子ども・子育て

  • 校庭や公園に仮設住宅が建設されるケースが多いことから、放課後を中心として、幼児から中学生程度の子どもが遊ぶ場所が不足している
  • 遊び場の不足が体と心の健康に与える影響が指摘されている
  • 遊び場づくりの活動に対する支援が必要

キーワード:遊び場づくり、放課後の居場所、子どもの健康、子どものストレス、子育て支援、仮設住宅の影響など

子どもの遊び場不足

岩手、宮城、福島の被災3県では、81,730人が仮設住宅に暮らしており、供給戸数52,378戸の入居率は74%(2015年1月現在・毎日新聞調べ)。これら多くの仮設住宅が建設されているのは、行政が土地を管理している公園や学校といった子どもの遊び場であった場所でした。また、津波被害や福島第一原発事故の影響により外遊びが制限されるなど、子どもがのびのびと体を動かして遊ぶ場所の多くが失われました。

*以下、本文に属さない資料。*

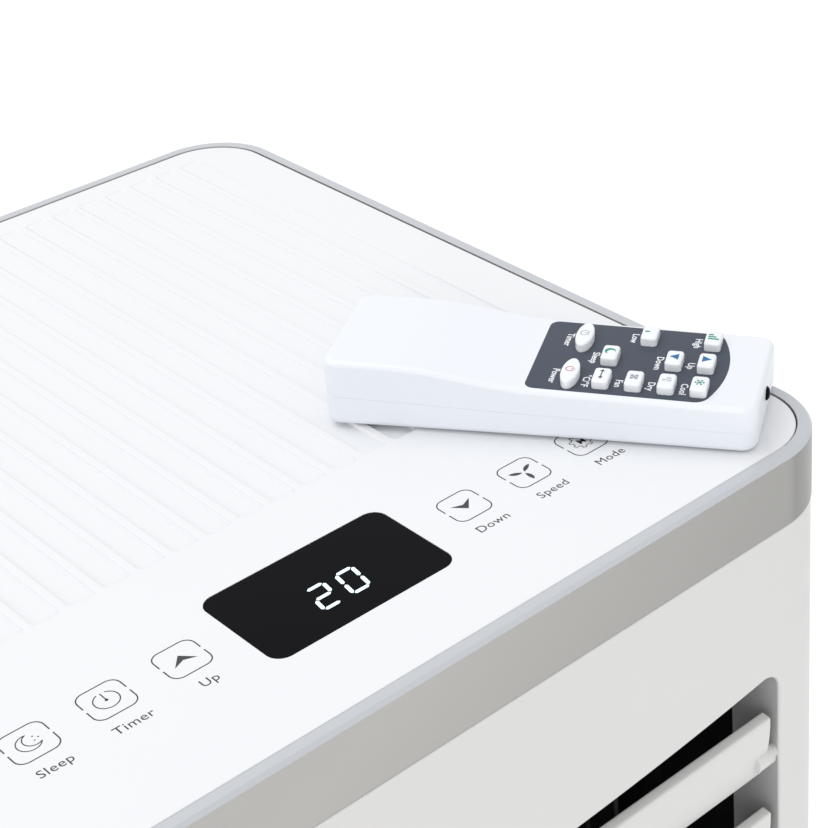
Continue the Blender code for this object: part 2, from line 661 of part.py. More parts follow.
def build_air_filter(finish):
    low, high = 396 * MM, 634 * MM
    y0, y1 = FILTER_Y - 3 * MM, FILTER_Y + 3 * MM
    frame = box((-116 * MM, y0, low), (150 * MM, y1, high))
    pull = box((148 * MM, FILTER_Y - 4.3 * MM, low), (WIDTH / 2 - 0.4 * MM, FILTER_Y + 4.3 * MM, high))
    columns, rows, bar = 4, 4, 4 * MM
    step_x, step_z = 236 * MM / columns, (high - low - bar) / rows
    windows = []
    for i in range(columns):
        for j in range(rows):
            x, z = -112 * MM + i * step_x, low + bar + j * step_z
            windows.append(box((x, y0 - bar, z), (x + step_x - bar, y0 + 4.8 * MM, z + step_z - bar)))
    add("air_filter", shaped(frame, joins=[pull], cuts=[gathered(windows)]), finish)


def build_drain_and_gland(plug_finish, gland_finish):
    head = BACK - 0.5 * MM
    plug = turned(
        [(6.1 * MM, 152 * MM), (6.1 * MM, head - 2.2 * MM), (11 * MM, head - 2.2 * MM), (11 * MM, head)],
        "Y", (DRAIN_X, DRAIN_Z), 16,
    )
    add("drain_plug", plug, plug_finish, (DRAIN_X, head, DRAIN_Z))
    gland = turned(
        [(4.2 * MM, 150 * MM), (7 * MM, 150 * MM), (7 * MM, head), (4.2 * MM, head)],
        "Y", GLAND, 16, hollow=True,
    )
    add("cord_gland", gland, gland_finish)


# Casters

def build_casters(fork_finish, wheel_finish):
    gap = 1.2 * MM
    for name, side_x, side_y in (
        ("front_left", -1, -1), ("front_right", 1, -1), ("rear_left", -1, 1), ("rear_right", 1, 1),
    ):
        x, y = side_x * CASTER_X, side_y * CASTER_Y
        axle = (y + TRAIL, WHEEL_R)
        cheek = [
            (y - 9 * MM, 38 * MM), (y - 8 * MM, 32 * MM), (y + 6 * MM, 12 * MM), (y + 16 * MM, 11 * MM),
            (y + 20 * MM, 20 * MM), (y + 14 * MM, 38 * MM),
        ]
        inner, outer = WHEEL_HALF + gap, WHEEL_HALF + gap + 2.6 * MM
        fork = shaped(
            rod(16 * MM, 36.8 * MM, 39.4 * MM, "Z", (x, y), 20),
            joins=[
                prism(cheek, x - outer, x - inner, "X"), prism(cheek, x + inner, x + outer, "X"),
                rod(4 * MM, 38 * MM, 58 * MM, "Z", (x, y), 12),
                rod(3 * MM, x - outer + 0.2 * MM, x + outer - 0.2 * MM, "X", axle, 12),
            ],
        )
        add(f"caster_fork_{name}", fork, fork_finish, (x, y, 38 * MM))
        tread = WHEEL_HALF - 2 * MM
        wheel = turned(
            [(3.3 * MM, x - WHEEL_HALF), (9 * MM, x - WHEEL_HALF), (WHEEL_R - 2 * MM, x - WHEEL_HALF),
             (WHEEL_R, x - tread), (WHEEL_R, x + tread), (WHEEL_R - 2 * MM, x + WHEEL_HALF),
             (9 * MM, x + WHEEL_HALF), (3.3 * MM, x + WHEEL_HALF)],
            "X", axle, 20, hollow=True, flats=True,
        )
        add(f"caster_wheel_{name}", wheel, wheel_finish, (x, *axle))


# Handset

def handset_plan(inset):
    middle = (HANDSET_GRIP + HANDSET_NOSE) / 2
    length = HANDSET_NOSE - HANDSET_GRIP - 2 * inset
    outline = rounded_rect(length, HANDSET_WIDE - 2 * inset, HANDSET_CORNER - inset, 5)
    return [(x + middle, y) for x, y in outline]


def handset_side(inset, steps=8):
    """Side view (x, z): flat under the keys, a swell over the grip, a slightly arched underside."""
    grip, back, nose = -2 * MM, HANDSET_GRIP - 1 * MM, HANDSET_NOSE + 1 * MM
    crest = 0.65  # share of the grip's length at which the swell is highest
    upper = [(nose, 0.0), (grip, 0.0)]
    for i in range(1, steps + 1):
        t = i / steps
        rise = (1 - math.cos(math.pi * min(t / crest, 1.0))) / 2
        fall = max((t - crest) / (1 - crest), 0.0) ** 2
        upper.append((grip + (back - grip) * t, GRIP_SWELL * rise - GRIP_FALL * fall))
    lower = []
    for i in range(steps + 1):
        t = i / steps
        x = back + (nose - back) * t
        rest = PANEL_TOP + FIT - HANDSET_AT[2] + x * math.tan(HANDSET_PITCH)
        lower.append((x, rest + HANDSET_ARCH * math.sin(math.pi * t)))
    return [(x, z - inset) for x, z in upper] + [(x, z + inset) for x, z in lower]


def handset_block(inset, low, high):
    body = prism(handset_side(inset), -HANDSET_WIDE, HANDSET_WIDE, "Y")
    return shaped(body, common=[prism(handset_plan(inset), low, high)])


def keypad_outline(inset):
    """Slate key field: square end towards the grip, bowed end towards the lamp."""
    left, tip, half, bow = -4.8 * MM + inset, 54.7 * MM - inset, 20.4 * MM - inset, 5 * MM
    small, large = 3 * MM, 4.5 * MM
    sweep = (half * half + bow * bow) / (2 * bow)
    reach = math.sqrt((sweep - large) ** 2 - (half - large) ** 2)
    turn = math.degrees(math.atan2(half - large, reach))
    middle = tip - sweep
    points = arc(middle, 0.0, sweep, -turn, turn, 4)[1:-1]
    points += arc(middle + reach, half - large, large, turn, 90, 4)
    points += arc(left + small, half - small, small, 90, 180, 4)
    points += arc(left + small, small - half, small, 180, 270, 4)
    return points + arc(middle + reach, large - half, large, 270, 360 - turn, 4)


# Each key: name, row from the lamp end, column offset (+1 is the user's left), wide oval or not
KEYS = (
    ("key_high", 0, 1.0, False), ("key_up", 0, 0.0, False), ("key_cool", 0, -1.0, False),
    ("key_down", 1, 0.0, False), ("key_dry", 1, -1.0, False), ("key_low", 2, 1.0, False),
    ("key_fan", 2, -1.0, False), ("key_sleep", 3, 0.0, False), ("key_unit", 3, -1.0, False),
    ("key_timer", 4, 0.7, True), ("key_power", 4, -0.9, True),
)


def key_outline(row, column, oval, grow=0.0):
    x, y = FIRST_ROW - row * KEY_ROW, column * KEY_COLUMN
    if oval:
        half_a, half_b = 2.8 * MM + grow, 7.0 * MM + grow
        turn = 2 * math.pi / 20
        return [(x + half_a * math.cos(i * turn), y + half_b * math.sin(i * turn)) for i in range(20)]
    wide, deep = 5.2 * MM + 2 * grow, 8.2 * MM + 2 * grow
    return [(x + a, y + b) for a, b in rounded_rect(wide, deep, 1.2 * MM + grow, 3)]


def build_handset(shell_finish, plate_finish, key_finish, window_finish):
    frame = bpy.data.objects.new("handset_frame", None)
    bpy.context.scene.collection.objects.link(frame)
    frame.location = HANDSET_AT
    frame.rotation_euler = (0, HANDSET_PITCH, HANDSET_TURN)

    far = 40 * MM
    wall = 1.8 * MM
    key_holes = gathered([
        prism(key_outline(row, column, oval, FIT), -6 * MM, far) for _, row, column, oval in KEYS
    ])
    lamp_hole = (LAMP_R + FIT, HANDSET_NOSE - 6 * MM, HANDSET_NOSE + 5 * MM, "X", (LAMP_Y, LAMP_Z))
    upper = shaped(
        handset_block(0, HANDSET_SEAM + FIT / 2, far),
        cuts=[
            handset_block(wall, -far, far),
            prism(keypad_outline(-0.2 * MM), -0.8 * MM, far), key_holes, rod(*lamp_hole),
        ],
    )
    add("remote_top", upper, shell_finish, parent=frame)

    hatch_end, hatch_half = -6 * MM, 15 * MM
    hatch_top, beyond = -12 * MM, HANDSET_GRIP - far
    hatch_hole = prism(rectangle(beyond, hatch_end, -hatch_half, hatch_half), -far, hatch_top)
    lower = shaped(
        handset_block(0, -far, HANDSET_SEAM - FIT / 2),
        cuts=[handset_block(wall, -far, far), hatch_hole, rod(*lamp_hole)],
    )
    add("remote_bottom", lower, shell_finish, parent=frame)

    hatch_span = rectangle(beyond, hatch_end - FIT, -hatch_half + FIT, hatch_half - FIT)
    hatch = shaped(
        handset_block(0, -far, hatch_top - FIT),
        cuts=[handset_block(wall, -far, far)],
        common=[prism(hatch_span, -far, far)],
    )
    add("battery_cover", hatch, shell_finish, (-30 * MM, 0, -17 * MM), parent=frame)

    plate_holes = gathered([
        prism(key_outline(row, column, oval, FIT), -far, far) for _, row, column, oval in KEYS
    ])
    plate = shaped(prism(keypad_outline(0), -0.5 * MM, 0.1 * MM), cuts=[plate_holes])
    add("keypad_plate", plate, plate_finish, parent=frame)
    dome = [
        (LAMP_R, HANDSET_NOSE - 3.5 * MM), (LAMP_R, HANDSET_NOSE + 0.3 * MM),
        (0.75 * LAMP_R, HANDSET_NOSE + 0.8 * MM), (0.35 * LAMP_R, HANDSET_NOSE + 1 * MM),
    ]
    window = turned(dome, "X", (LAMP_Y, LAMP_Z), 16)
    add("ir_window", window, window_finish, parent=frame)

    for name, row, column, oval in KEYS:
        outline = key_outline(row, column, oval)
        x, y = FIRST_ROW - row * KEY_ROW, column * KEY_COLUMN
        shrink = [(x + (a - x) * 0.93, y + (b - y) * 0.93) for a, b in outline]
        loops = [
            [(a, b, KEY_FOOT) for a, b in outline], [(a, b, KEY_TOP - 0.5 * MM) for a, b in outline],
            [(a, b, KEY_TOP) for a, b in shrink],
        ]
        add(name, lofted(loops), key_finish, (x, y, KEY_FOOT), frame)


def main():
    for obj in list(bpy.data.objects):
        bpy.data.objects.remove(obj, do_unlink=True)

    white = material("white_shell", (0.80, 0.80, 0.79), 0.35)
    silver = material("silver_band", (0.48, 0.47, 0.45), 0.32, 0.6)
    gloss_white = material("gloss_white_panel", (0.86, 0.87, 0.88), 0.15)
    black_glass = material("black_window", (0.01, 0.01, 0.012), 0.06)
    black_plastic = material("black_plastic", (0.015, 0.015, 0.016), 0.5)
    grey_plastic = material("grey_plastic", (0.45, 0.45, 0.46), 0.5)
    fins = material("coil_aluminium", (0.65, 0.66, 0.67), 0.35, 1.0)
    copper = material("copper_pipe", (0.72, 0.38, 0.22), 0.3, 1.0)
    black_steel = material("painted_can", (0.03, 0.03, 0.032), 0.4)
    motor_steel = material("motor_steel", (0.55, 0.55, 0.56), 0.35, 0.9)
    board_green = material("board_green", (0.02, 0.16, 0.07), 0.45)
    soft_black = material("soft_black_rubber", (0.02, 0.02, 0.02), 0.7)
    handset_white = material("handset_white", (0.82, 0.85, 0.90), 0.28)
    slate = material("keypad_slate", (0.09, 0.10, 0.13), 0.4)
    key_white = material("key_white", (0.85, 0.87, 0.90), 0.3)

    build_trim_band(silver)
    build_front_cover(white)
    build_rear_cover(white)
    build_handles(white)
    build_top_panel(gloss_white, black_glass)
    build_base_tray(white)
    build_louvers(white, black_plastic)
    build_vanes(black_plastic, grey_plastic)
    build_outlet_duct(black_plastic)
    build_blower(black_plastic, grey_plastic, motor_steel)
    build_coils(fins)
    build_deck(grey_plastic)
    build_exhaust(grey_plastic, black_plastic, motor_steel, white)
    build_compressor(black_steel)
    build_pipes(copper)
    build_boards(board_green)
    build_air_filter(grey_plastic)
    build_drain_and_gland(grey_plastic, soft_black)
    build_casters(grey_plastic, soft_black)
    build_handset(handset_white, slate, key_white, black_glass)


main()
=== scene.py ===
"""Looks of the portable air conditioner and its handset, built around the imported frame.

Metres, +Z up, the front faces -Y. Every piece takes its place from the frame's nodes.
"""

import json
import math

import bmesh
import bpy
from mathutils import Matrix, Vector


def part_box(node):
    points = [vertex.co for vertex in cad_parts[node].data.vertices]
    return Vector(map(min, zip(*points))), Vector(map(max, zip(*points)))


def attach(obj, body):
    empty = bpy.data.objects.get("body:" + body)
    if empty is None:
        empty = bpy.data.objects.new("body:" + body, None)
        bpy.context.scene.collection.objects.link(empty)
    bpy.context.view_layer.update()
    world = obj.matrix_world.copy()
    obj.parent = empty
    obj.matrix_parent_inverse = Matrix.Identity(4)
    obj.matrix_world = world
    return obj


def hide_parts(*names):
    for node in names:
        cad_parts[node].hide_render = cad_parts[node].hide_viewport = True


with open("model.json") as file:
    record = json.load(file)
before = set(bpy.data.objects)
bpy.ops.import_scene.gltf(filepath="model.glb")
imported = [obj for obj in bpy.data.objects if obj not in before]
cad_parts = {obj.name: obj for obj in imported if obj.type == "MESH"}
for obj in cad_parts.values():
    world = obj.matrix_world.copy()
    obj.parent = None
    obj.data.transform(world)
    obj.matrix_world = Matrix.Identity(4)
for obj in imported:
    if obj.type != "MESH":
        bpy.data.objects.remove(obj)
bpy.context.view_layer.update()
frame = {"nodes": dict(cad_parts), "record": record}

MM = 0.001
GAP = 0.3 * MM
CAPITAL_SHARE = 0.73  # a capital's height over the font's size
BARE_METAL, METAL_ROUGHNESS = 0.9, 0.34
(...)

応急仮設住宅建設用地の種類別箇所数(岩手県・「応急仮設住宅の建設に係る進捗状況について」より) 図

復興計画上、住宅再建や仕事・事業環境の整備などが優先され、子どもの遊び場などの教育・文化施設の優先度は低く、後回しになりがちです。仮設住宅を集約する方向性を示している自治体もありますが、遊び場に関する明確な復興ビジョンは見えていないのが実情です。

子どもの健康への影響

体を動かして遊ぶことができないことにより運動量が減ること、および、それに伴うストレスなどにより、地域によっては子どもの肥満傾向の上昇が見られる等、健康状態への影響も指摘されています。また、仮設住宅に居住する子どもと、そうでない子どもとを比較したところ、仮設住宅に居住する子どもに肥満傾向が見られたという報告もあります。

肥満傾向児の割合

小学校男子
  平成23年 平成24年 平成25年
全国平均 10.2 10.1 10.0
岩手 13.8 15.1 14.6
宮城 14.5 13.3 13.6
福島 15.5 17.2 17.4
小学校女子
  平成23年 平成24年 平成25年
全国平均 8.0 8.1 7.8
岩手 11.8 10.5 11.0
宮城 10.3 10.5 10.7
福島 10.5 12.8 12.2

※文部科学省 全国体力・運動能力。運動習慣等調査結果・特徴(小学校)
※体格と肥満度に関する調査の結果 1.都道府県別の状況より抜粋

子どもと遊び場

「子どもの遊び場づくり」の活動を行う団体のスタッフによると、遊び場を開設してからの子どもの様子には大きな変化が見られるといいます。思いきり体を動かし、走ったりジャンプしたりすることで体力がつくことに加え、自由に遊ぶ中で、それぞれが得意なことや好きなものを見つけ、互いにそれを教えあうことを通じて、友達とのコミュニケーションが自然に取れるようになります。また、遊びに全力を注ぐことで、子ども自身が震災で負った心の傷を癒していくことも少なくないといいます。

用地不足などにより、遊び場を十分に確保するにはまだ時間がかかることが見込まれる中、子どもが自由に体を動かして遊べる場を作り、子どもの体と心の健康を維持するための活動は、今後も引き続き重要であり、このような取り組みに対する資金面、人材面での長期的な支援が求められています。